# Windows Movie Maker will nicht mehr...



## Jens B. (27. August 2006)

Hiho!

Ich schneide gerade an meinem ersten eigenen kleinen Movie und das ganze bringt mir sehr sehr viel Spaß, aber heute musste ich mit schrecken feststellen, dass der Movie Maker das ganze nicht mehr als Filmdatei speichern kann!

Die 4 Gründe aus der Hilfe vom Movie Maker kann ich nicht nachvollziehen. Ich habe noch 20GB frei und der Film verbraucht nur 88MB, damit ist FAT auch zufrieden. Der Zielordner funktioniert auch bei anderen Movies. 

Nur bei den Quelldateien bin ich mir nicht so sicher.
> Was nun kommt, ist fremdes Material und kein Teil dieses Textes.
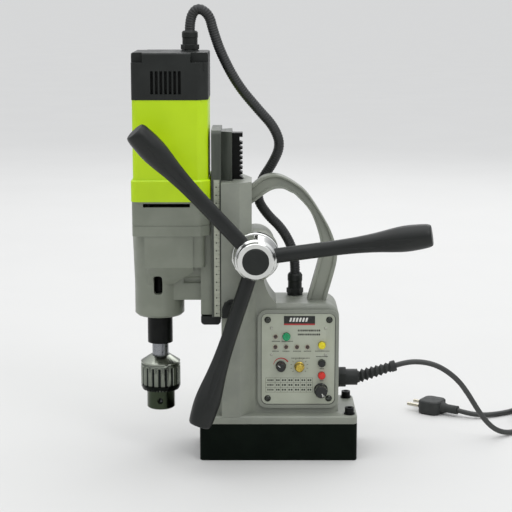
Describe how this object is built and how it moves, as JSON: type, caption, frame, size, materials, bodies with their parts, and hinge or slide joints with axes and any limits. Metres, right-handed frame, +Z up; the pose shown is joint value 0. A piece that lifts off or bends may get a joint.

Wie kann ich feststellen, welche Quelldatei fehlt? Ich mein... im Movie Maker selbst kann ich das Video komplett ohne Probleme abspielen, also scheint es da keine Probleme zu geben! Was kann ich machen?

Ach ja, hier die genaue Fehlermeldung: 



			
				Fehlermeldung hat gesagt.:
			
		

> Windows Movie Maker kann den Film nicht am angegebenen Speicherort speichern. Vergewissern Sie sich, dass die in dem Film verwendeten Originalquelldateien und der zum Speichern bestimmte Speicherort noch verfügbar sind und dass genügend freier Speicherplatz zur Verfügung steht, und versuchen Sie es anschließend erneut.



Liebe Grüße
jens


----------



## Jens B. (27. August 2006)

Was ich bisher rausfinden konnte: es scheint am wmv codec zu leigen, denn wenn ich das ganze als  AVI speichern will funktioniert alles, allerdings ist das Video dann 4,5 GB groß...


----------